Günümüz ekonomik şartlarını göz önünde bulundurduğumuzda, kişiler belirli bir ücret karşılığında, her şeyi elde edebileceğini düşünüyor.
Tüketim kültürü eleştirmenleri tarafından kullanılan bir tanım karşıma çıktı. ‘Affluenza’ Bazı kaynaklar bu terimi şöyle tanımlıyor; çevresine ayak uydurma gayretinin sonucu oluşan şişkin, tembel ve doyurulmamış duygulardır. Genelde insanlar para ile fiziksel olan çoğu ihtiyaca kolayca ulaşabiliyor. Aslında burada kritik nokta duygusal ihtiyaçlara para ile ulaşma çabası. Örneğin basketbola hevesi olmayan çocuğunu basketbol okuluna göndermek, hatta göndermekle kalmayıp, başarısızlık durumunda çocuğunu, antrenörü sorumlu tutmasına kadar uzanıp giden bir olay. İyi bir basketbolcu veya iyi bir sporcu olmanın temel kaynağı ne yazık ki para değildir. Öncelik çocuğu ile konuşup, yönlendirmek istedikleri alanda ne kadar istekli olup olmadığını sorgulamak olmalıdır. Bu örneğin maalesef daha ileri boyutları ile karşılaşıyoruz. Çocuğunu bir spor branşına yönlendiren veli, bu veliler genelde çocuklarından çok daha istekli ve kendilerinin daha önce yapamadığı, eksik hissettiği yerlerde çocuklarını görmek isteyen veliler, yönlendirdikleri branşta başarısız ve huzursuz olan çocuğunun başarılı olması adına özel ders istiyor. Birey zaten mutsuz, elinden geleni yapıp ailesini mutlu etmeye çalışmış ama olmamış birde üzerine özel ders, ekstra mutsuzluk.

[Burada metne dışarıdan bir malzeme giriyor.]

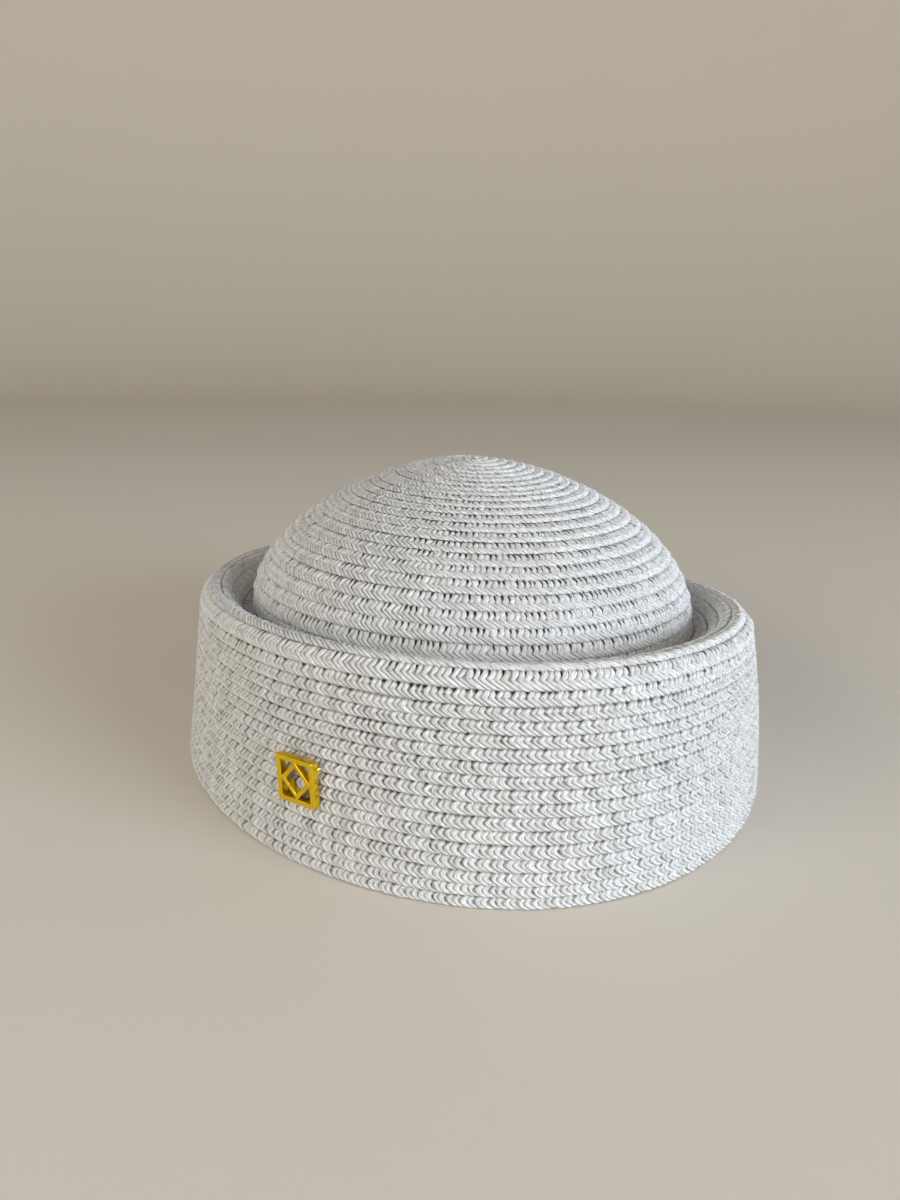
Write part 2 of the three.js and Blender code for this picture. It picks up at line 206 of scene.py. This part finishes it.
def ribbon(pool, start, end, low, high, table, slits, lean, rng, closed, slant=0.0, gape=0.10):
    """A row, or a stretch of a spiral. low and high give the way down the profile of its
    upper and lower line for an angle that runs on past a full turn; slits gives the share
    of open slits and lean the strands' lean for an angle, for one boundary in two and for the other.
    slant is how far an open slit's top stands back, in strands; gape is the share of its shade on the strands beside it."""
    m = max(64, int((end - start) / TURN * 720))
    turn = np.linspace(start, end, m + 1)
    p = raw_point((low(turn) + high(turn)) / 2, turn)
    s = np.concatenate([[0], np.cumsum(np.linalg.norm(np.diff(p, axis=0), axis=1))])
    length = s[-1]
    strands = max(6, 2 * int(round(length / STRAND / 2)))
    unit = length / strands
    per = len(COLUMNS)
    index = np.arange(strands * per + (0 if closed else 1))
    strand = (index // per) % strands
    kind = index % per
    valley = kind == 0
    across = index // per + np.array(COLUMNS)[kind]
    edge = np.where(kind == 3, (strand + 1) % strands, strand)
    shift = rng.normal(0, 0.07, strands) * unit
    lift = rng.normal(0, 0.08, strands)
    fat = rng.normal(0, 0.05, strands)
    tilt = rng.normal(0, 0.14, strands) * unit
    tone = rng.random(strands)
    chance = rng.random(strands)
    # Painted shade in small pits at the row's spine, random per strand.
    pit_shade_strength = rng.random(strands) ** 3
    base = across * unit + np.where(kind == 2, 0.0, shift[edge])
    base = base + np.where(kind == 1, -fat[strand], np.where(kind == 3, fat[strand], 0)) * 0.5 * unit
    theta = np.interp(base, s, turn)
    share_pair, share_odd = slits(theta)
    strength = np.where(strand % 2 == 0, 1.0, 0.78)
    is_slit = chance[strand] < np.where(strand % 2 == 0, share_pair, share_odd)
    grade = 0.5 + 0.7 * rng.random(strands)[strand]
    open_edge = np.where(chance < np.interp(np.arange(strands) * unit, s, np.where(np.arange(m + 1) >= 0, slits(turn)[0], 0)), 1.0, 0.3)
    open_side = np.where(kind == 1, is_slit, np.where(kind == 3, np.roll(is_slit, -1), False)) & (strand >= 0)
    width = np.interp(base, s, high(turn) - low(turn))
    knots = rng.normal(0, 0.07, 37)
    knots[-1] = knots[0]
    wander = np.interp(base / length, np.linspace(0, 1, 37), knots)
    rows, n = len(table), len(index)
    co = np.zeros((rows, n, 3))
    dirt = np.zeros((rows, n))
    uv = np.zeros((rows, n, 2))
    for j, (place, height, dip, slit, run, lean_part, dark, dark_valley, dark_slit) in enumerate(table):
        hidden = place < 0 or height < -1.5
        sj = base + (run + lean_part * lean(theta)) * width
        if not hidden and place < 0.4:
            sj = sj + np.where(kind == 2, 0.4, 1.0) * (tilt[edge] - slant * unit * open_edge[edge]) * (0.4 - place) / 0.4
            sj = sj + np.where(open_side, np.where(kind == 1, 0.06, -0.06) * unit, 0)
        if closed:
            lap = np.floor(sj / length)
            angle = np.interp(sj - lap * length, s, turn) + lap * TURN
        else:
            angle = np.interp(sj, s, turn) + (np.maximum(sj - length, 0) + np.minimum(sj, 0)) / length * (end - start)
        lo, hi = low(angle), high(angle)
        ragged = np.where(valley, -0.09, 0.02) if place > 0.9 else 0.0
        way = lo + (place + ragged) * (hi - lo) + wander
        cut = np.where(is_slit, slit * grade, dip) * strength
        shingle = np.where(kind == 1, 0.05, np.where(kind == 2, 0.10, np.where(kind == 3, -0.08, 0.0)))
        rise = height + (0 if hidden else 1) * (lift[strand] + shingle + rng.normal(0, 0.03, n)) - np.where(valley, cut, 0)
        co[j] = surface(way, angle, rise)
        # Painted shade: darker in the valleys between strands, in open slits and on the strands beside them, and on the
        # tucked and recessed parts under the row above.
        deep = np.where(is_slit, dark_slit * grade, dark_valley * (0.75 + 0.25 * grade)) * (0.8 + 0.2 * strength)
        pit_shade = np.where(valley | (kind == 1), 0.42 * pit_shade_strength[strand], 0.10 * pit_shade_strength[strand]) if 0.4 < place < 0.58 else 0.0
        dirt[j] = np.where(valley, deep * np.where(is_slit, 1.0, 0.84) + 0.5 * pit_shade, dark + pit_shade + np.where(open_side, gape * dark_slit, 0))
        uv[j, :, 0] = across
        uv[j, :, 1] = place * width / STRAND + 7.3 * (strand % 11)
    # Painted shade: up to 1.55 times stronger round the side at 205°, which the fill lamp lights flat.
    dirt *= 1 + 0.55 * np.clip(np.cos(theta - math.radians(205)), 0, 1)
    ids = np.arange(rows * n).reshape(rows, n) + pool.count
    quads = []
    for j in range(rows):
        a, b = ids[j], ids[(j + 1) % rows]
        if closed:
            quads.append(np.stack([a, b, np.roll(b, -1), np.roll(a, -1)], -1))
        else:
            quads.append(np.stack([a[:-1], b[:-1], b[1:], a[1:]], -1))
    if not closed:
        pool.ends.append((ids[:, 0], ids[:, -1]))
    pool.quads.append(np.concatenate(quads))
    pool.co.append(co.reshape(-1, 3))
    pool.dirt.append(dirt.reshape(-1))
    # Random tone per strand; on the gutter's strands a painted light too, the tone raised by 0.3 to pale them.
    pool.tone.append(np.broadcast_to(0.8 * tone[strand] + (0.3 if table is GUTTER_ROW else 0.0), (rows, n)).reshape(-1))
    pool.uv.append(uv.reshape(-1, 2))
    pool.count += rows * n


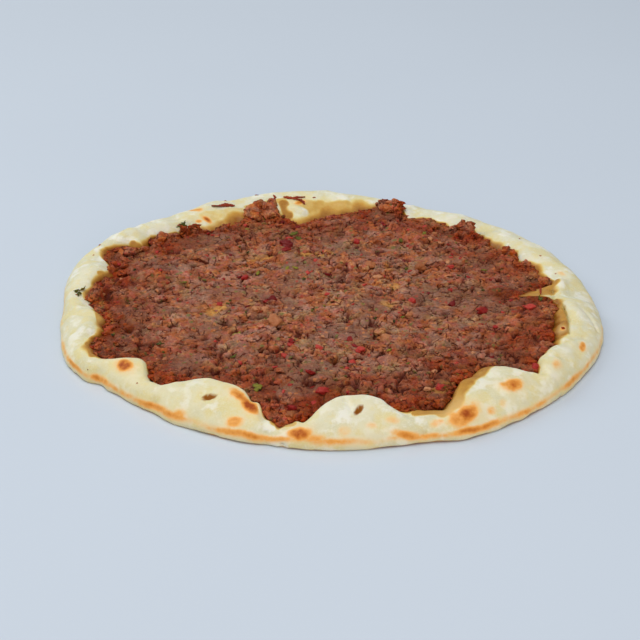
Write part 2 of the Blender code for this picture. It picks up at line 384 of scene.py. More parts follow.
def baked_dough():
    """Baked wheat dough, rolled thin and baked on stone: matt and floury where it is pale, with
    light that sinks a little way in, ochre and slick where the meat's fat soaked in, and brown
    and dry where it blistered against the heat."""
    material, tree, shader, place = new_material("baked_dough")
    toast, oil, pin_hole_shade, crease_shade, butter, lit_swells = (
        add(tree, "Attribute", output="Fac", attribute_name=name)
        for name in ("toast", "oil", "pin_hole_shade", "crease_shade", "butter", "lit_swells"))
    # The pale crumb: creamy, yellower and whiter in spots, floury, and buttery in places. Flour
    # is finer than a tenth of a millimetre, too fine to show, so its grains are drawn at 0.7 mm.
    broad = add(tree, "TexNoise", {"Vector": place, "Scale": 1 / (16 * MM), "Detail": 3.0})
    close = add(tree, "TexNoise", {"Vector": place, "Scale": 1 / (3.5 * MM), "Detail": 4.0,
                                   "Roughness": 0.6})
    flour = add(tree, "TexNoise", {"Vector": place, "Scale": 1 / (0.7 * MM), "Detail": 3.0,
                                   "Roughness": 0.6})
    crumb = add(tree, "ValToRGB", {0: broad}, ((0.32, "#d0cba5"), (0.68, "#e1dfca")))
    spots = add(tree, "TexNoise", {"Vector": place, "Scale": 1 / (6 * MM), "Detail": 3.0,
                                   "Roughness": 0.6}, output="Color")
    spots = add(tree, "SeparateColor", {0: spots})
    for more, channel, places, colour in DOUGH_SPOTS:
        share = add(tree, "Math", {0: lit_swells, 1: more, 2: spots.node.outputs[channel]},
                    operation="MULTIPLY_ADD")
        share = add(tree, "ValToRGB", {0: share}, places)
        crumb = add(tree, "Mix", {0: share, 6: crumb, 7: colour}, output=2, data_type="RGBA")
    share = add(tree, "ValToRGB", {0: flour}, ((0.45, 0.0), (0.75, 0.4)))
    crumb = add(tree, "Mix", {0: share, 6: crumb, 7: "#ebe8d4"}, output=2, data_type="RGBA")
    mottled = add(tree, "Math", {0: broad, 1: 1.6, 2: -0.8}, operation="MULTIPLY_ADD")
    share = add(tree, "Math", {0: butter, 1: mottled}, operation="ADD", use_clamp=True)
    share = add(tree, "Math", {0: share, 1: 0.75}, operation="MULTIPLY")
    crumb = add(tree, "Mix", {0: share, 6: crumb, 7: "#dccd8c"}, output=2, data_type="RGBA")
    # Fat that soaked in from the meat, from straw to ochre.
    soaked = add(tree, "Math", {0: close, 1: 0.36, 2: oil}, operation="MULTIPLY_ADD")
    soaked = add(tree, "Math", {0: soaked, 1: 0.18}, operation="SUBTRACT")
    wet = add(tree, "ValToRGB", {0: soaked}, ((0.06, 0.0), (0.5, 1.0)))
    fat = add(tree, "ValToRGB", {0: soaked}, (
        (0.1, "#e4db98"), (0.4, "#dcc274"), (0.72, "#c4933e"), (1.0, "#98601c")))
    surface = add(tree, "Mix", {0: wet, 6: crumb, 7: fat}, output=2, data_type="RGBA")
    # Toasting, from cream over orange to brown, then painted shade in creases and pin holes.
    heat = add(tree, "Math", {0: close, 1: 1.3, 2: 0.35}, operation="MULTIPLY_ADD")
    heat = add(tree, "Math", {0: heat, 1: toast}, operation="MULTIPLY")
    browned = add(tree, "ValToRGB", {0: heat}, (
        (0.04, "#e4d8a2"), (0.2, "#efca88"), (0.42, "#edab58"), (0.65, "#d68934"),
        (0.85, "#b9641b"), (1.0, "#9e4506")))
    share = add(tree, "ValToRGB", {0: heat}, ((0.02, 0.0), (0.42, 1.0)))
    surface = add(tree, "Mix", {0: share, 6: surface, 7: browned}, output=2, data_type="RGBA")
    surface = add(tree, "Mix", {0: crease_shade, 6: surface, 7: "#a8965a"}, output=2, data_type="RGBA")
    surface = add(tree, "Mix", {0: pin_hole_shade, 6: surface, 7: "#935500"}, output=2, data_type="RGBA")
    tree.links.new(surface, shader.inputs["Base Color"])
    slick = add(tree, "Math", {0: wet, 1: -0.28, 2: 0.6}, operation="MULTIPLY_ADD")
    tree.links.new(slick, shader.inputs["Roughness"])
    shader.inputs["IOR"].default_value = 1.44
    shader.inputs["Specular IOR Level"].default_value = 0.28
    shader.inputs["Subsurface Weight"].default_value = 0.18
    shader.inputs["Subsurface Radius"].default_value = (1.0, 0.7, 0.35)
    shader.inputs["Subsurface Scale"].default_value = 2.5 * MM
    # The skin's finest wrinkles and its flour.
    wrinkles = add(tree, "TexNoise", {"Vector": place, "Scale": 1 / (1.6 * MM), "Detail": 4.0,
                                      "Roughness": 0.6})
    grit = add(tree, "Math", {0: wrinkles, 1: 0.9, 2: flour}, operation="MULTIPLY_ADD")
    bump = add(tree, "Bump", {"Strength": 0.35, "Distance": 0.3 * MM, "Height": grit})
    tree.links.new(bump, shader.inputs["Normal"])
    return material


# Bits that show in the mince: which of a cell's three random numbers picks them, their colour.
MINCE_BITS = (("Red", "#a8402a"), ("Green", "#c98250"), ("Blue", "#75703a"))
# Tints of the mince, kneaded in: how large its clouds are, which of a cloud's three numbers shows
# it, where and how much, and its colour.
MINCE_TINTS = (
    (11 * MM, "Red", ((0.5, 0.0), (0.6, 0.7)), "#8c6755"),
    (11 * MM, "Green", ((0.5, 0.0), (0.62, 0.55)), "#7f6540"),
    (4.5 * MM, "Green", ((0.52, 0.0), (0.64, 0.75)), "#b5602a"),
    (4.5 * MM, "Red", ((0.36, 0.6), (0.48, 0.0)), "#a85a4c"),
    (4.5 * MM, "Blue", ((0.53, 0.0), (0.66, 0.6)), "#866454"),
)


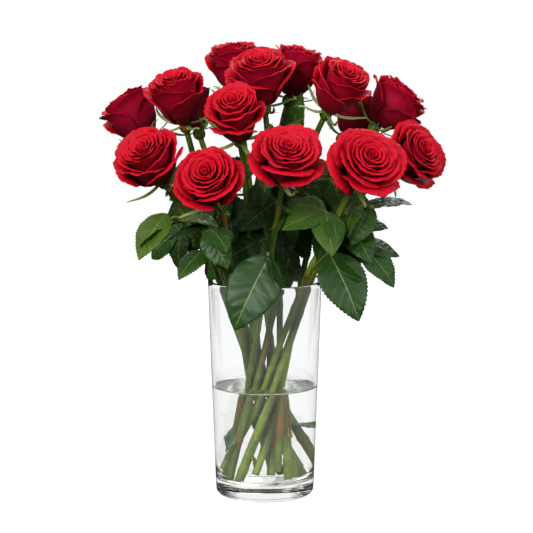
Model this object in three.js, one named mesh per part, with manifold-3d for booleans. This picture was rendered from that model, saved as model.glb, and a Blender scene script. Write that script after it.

Bizzat şahit olduğum iki veli diyaloğu; antrenör bizim çocuğu az oynatıyor, parası neyse verelim de bire bir basketbol özel ders aldıralım. Seneye daha çok oynatsın. Para verince her şeyin özel dersi alınır evet ama faydası tartışılır. Süreç devamında çocuk basketboldan daha çok soğuyor, antrenör sadece bir süre para kazanıyor, çocuk mutsuz olunca antrenöre başarısızlık duygusu yükleniyor. Süreç içerisinde parayı veren veli, durumun tek sorumlusunun antrenör olduğunu düşünüyor. Biraz daha derine inersek, çok daha başarılı, özel derse gerçekten ihtiyacı olan sporcu doğru antrenörde boş zaman olmadığı için, özel dersi alternatif şekillerde almaya çalışıyor.
Bu dönemde çok popüler olan bireysel antrenmanların faydası kesinlikle tartışılmaz. Ancak ailenin, Sporcu bunu gerçekten istiyor mu, yoksa komşunun çocuğu özel ders alıyor benim çocuğumun neyi eksik mi? Harcanacak vakit ve paraya değer mi? Antrenör doğru kişi mi? sorularının cevaplarını objektif şekilde yanıtlaması ve bu cevaplara göre hareket etmesi bu faydayı kat kat arttıracaktır. Bu durumda istekli sporcu, destekçi aile, donanımlı antrenör üçlüsü bir araya geldiğinde olumlu sonuç kaçınılamaz olacaktır.